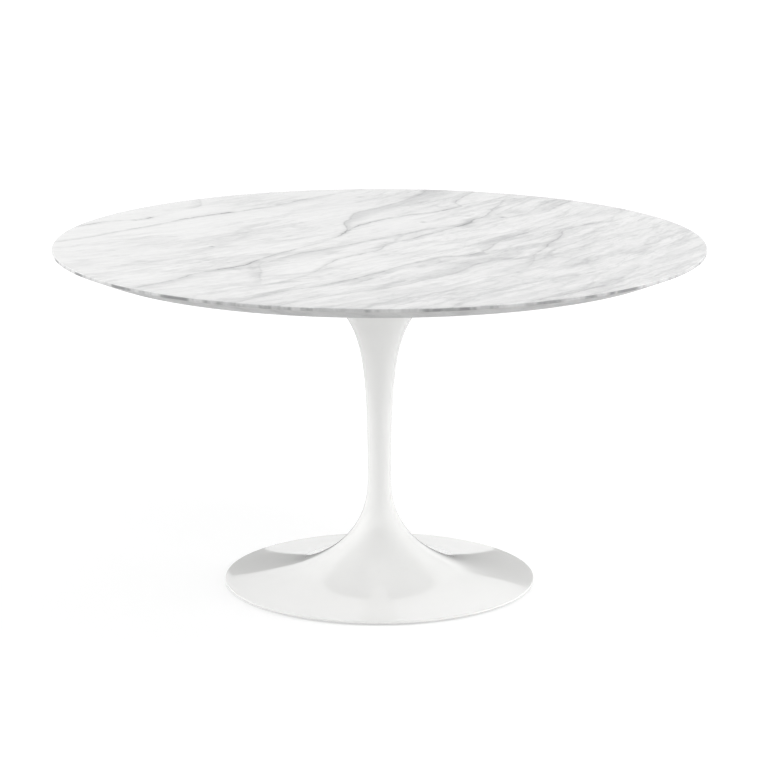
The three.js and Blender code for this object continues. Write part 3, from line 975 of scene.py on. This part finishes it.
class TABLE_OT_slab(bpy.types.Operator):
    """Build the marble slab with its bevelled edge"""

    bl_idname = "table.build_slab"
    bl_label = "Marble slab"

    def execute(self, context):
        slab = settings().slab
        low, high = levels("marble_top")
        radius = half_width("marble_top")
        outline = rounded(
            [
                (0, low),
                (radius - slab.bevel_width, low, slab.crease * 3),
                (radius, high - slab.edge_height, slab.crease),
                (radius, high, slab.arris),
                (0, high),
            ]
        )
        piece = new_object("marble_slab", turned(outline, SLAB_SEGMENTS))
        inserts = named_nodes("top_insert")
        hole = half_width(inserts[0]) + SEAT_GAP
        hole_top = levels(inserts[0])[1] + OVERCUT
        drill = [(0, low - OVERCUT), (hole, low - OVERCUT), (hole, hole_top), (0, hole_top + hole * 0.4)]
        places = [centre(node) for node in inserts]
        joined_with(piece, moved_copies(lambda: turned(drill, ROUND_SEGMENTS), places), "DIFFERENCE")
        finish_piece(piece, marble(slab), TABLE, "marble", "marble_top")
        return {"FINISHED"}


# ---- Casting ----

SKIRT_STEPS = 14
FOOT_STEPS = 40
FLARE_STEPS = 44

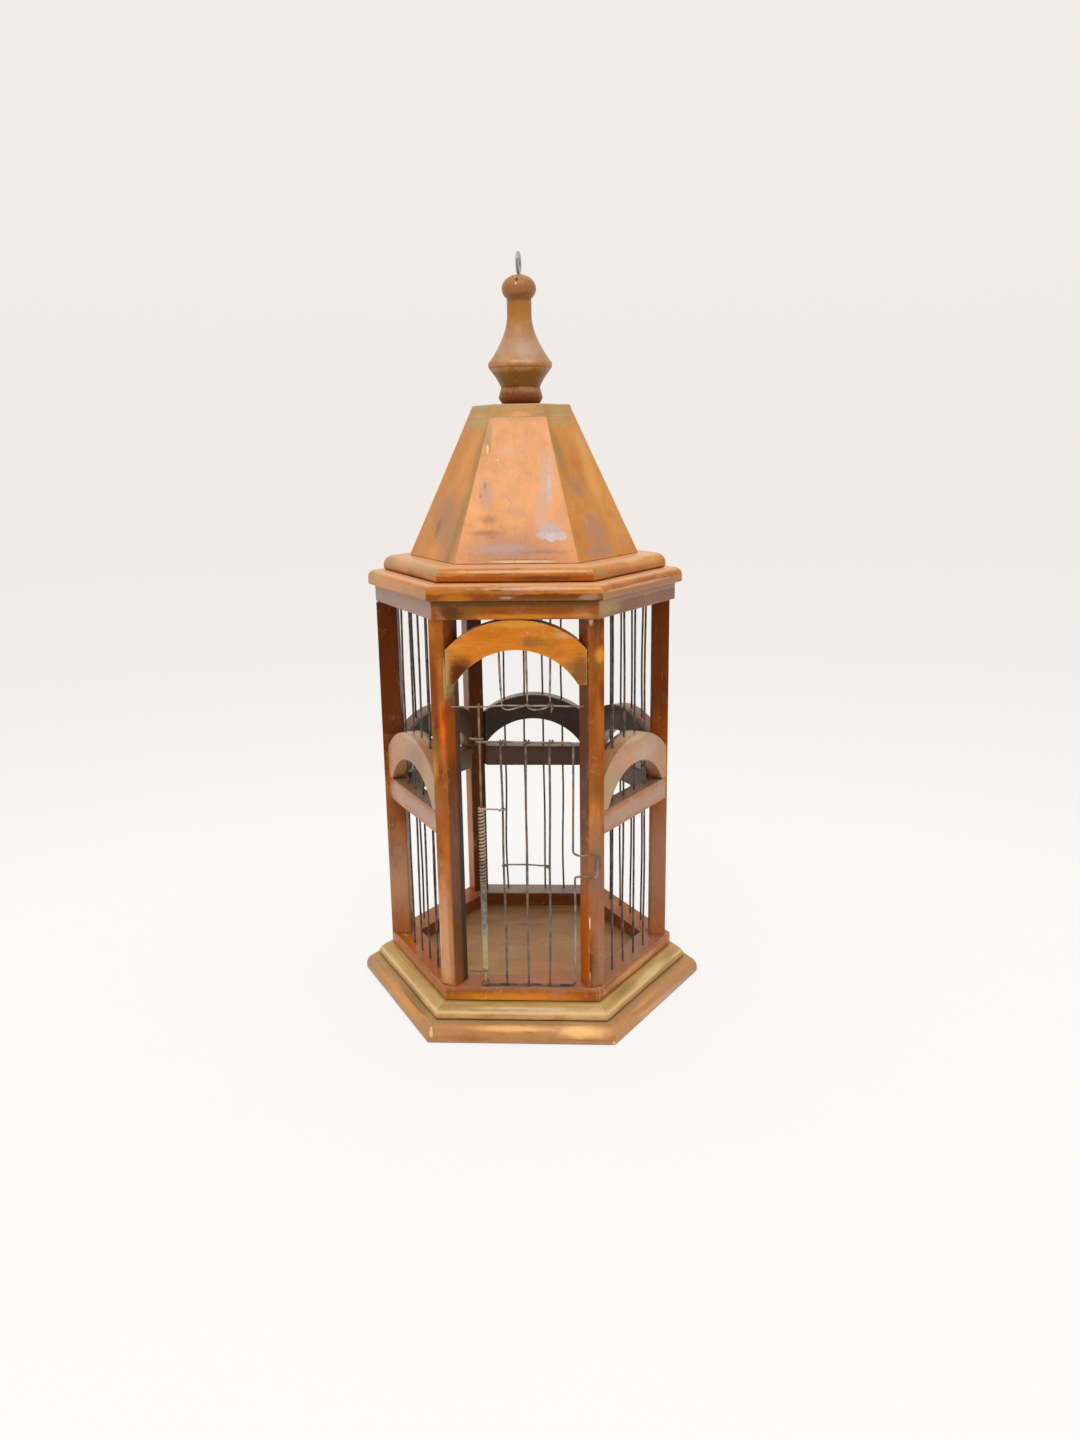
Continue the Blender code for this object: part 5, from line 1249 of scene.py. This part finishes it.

+++

### SET TASK:
From the records above, extract everything verbatim.

### TASK RESPONSE:
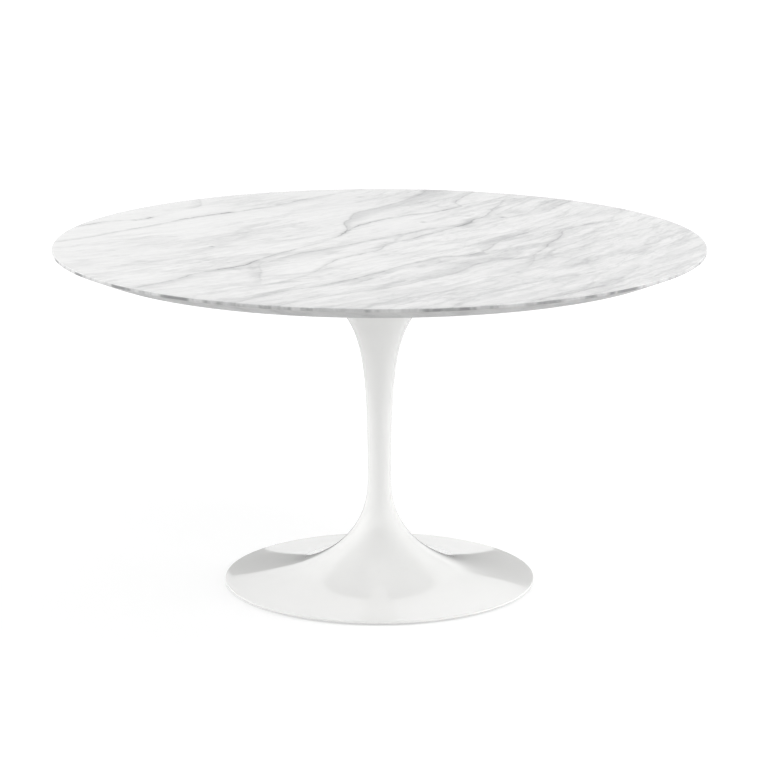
The three.js and Blender code for this object continues. Write part 3, from line 975 of scene.py on. This part finishes it.
class TABLE_OT_slab(bpy.types.Operator):
    """Build the marble slab with its bevelled edge"""

    bl_idname = "table.build_slab"
    bl_label = "Marble slab"

    def execute(self, context):
        slab = settings().slab
        low, high = levels("marble_top")
        radius = half_width("marble_top")
        outline = rounded(
            [
                (0, low),
                (radius - slab.bevel_width, low, slab.crease * 3),
                (radius, high - slab.edge_height, slab.crease),
                (radius, high, slab.arris),
                (0, high),
            ]
        )
        piece = new_object("marble_slab", turned(outline, SLAB_SEGMENTS))
        inserts = named_nodes("top_insert")
        hole = half_width(inserts[0]) + SEAT_GAP
        hole_top = levels(inserts[0])[1] + OVERCUT
        drill = [(0, low - OVERCUT), (hole, low - OVERCUT), (hole, hole_top), (0, hole_top + hole * 0.4)]
        places = [centre(node) for node in inserts]
        joined_with(piece, moved_copies(lambda: turned(drill, ROUND_SEGMENTS), places), "DIFFERENCE")
        finish_piece(piece, marble(slab), TABLE, "marble", "marble_top")
        return {"FINISHED"}


# ---- Casting ----

SKIRT_STEPS = 14
FOOT_STEPS = 40
FLARE_STEPS = 44

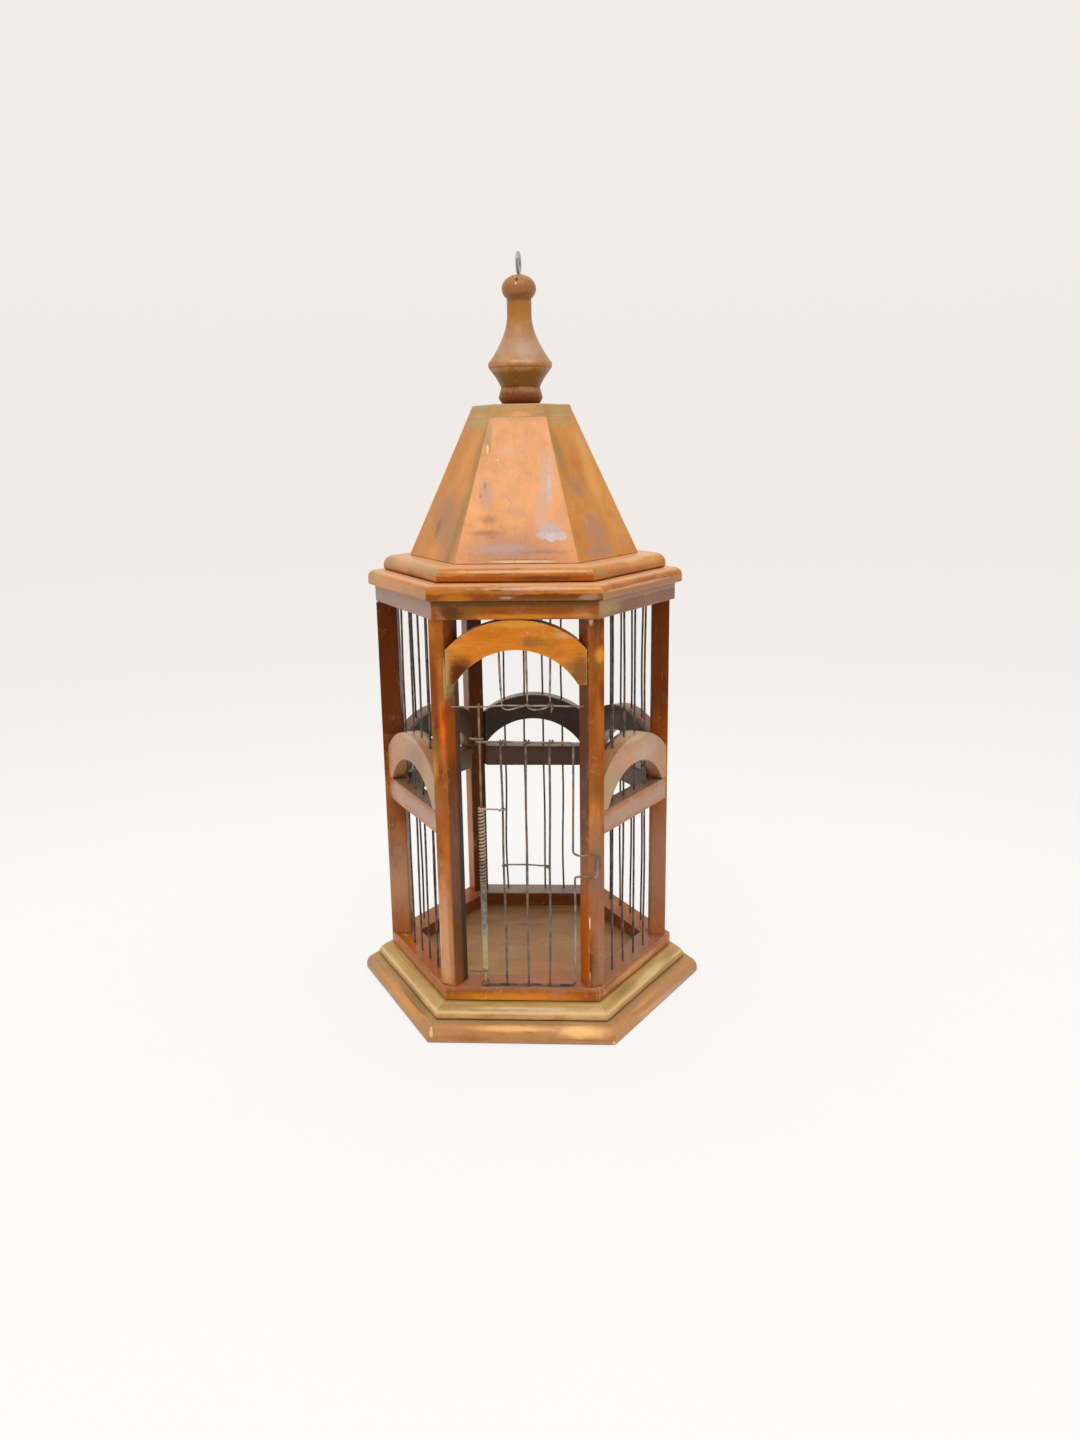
Continue the Blender code for this object: part 5, from line 1249 of scene.py. This part finishes it.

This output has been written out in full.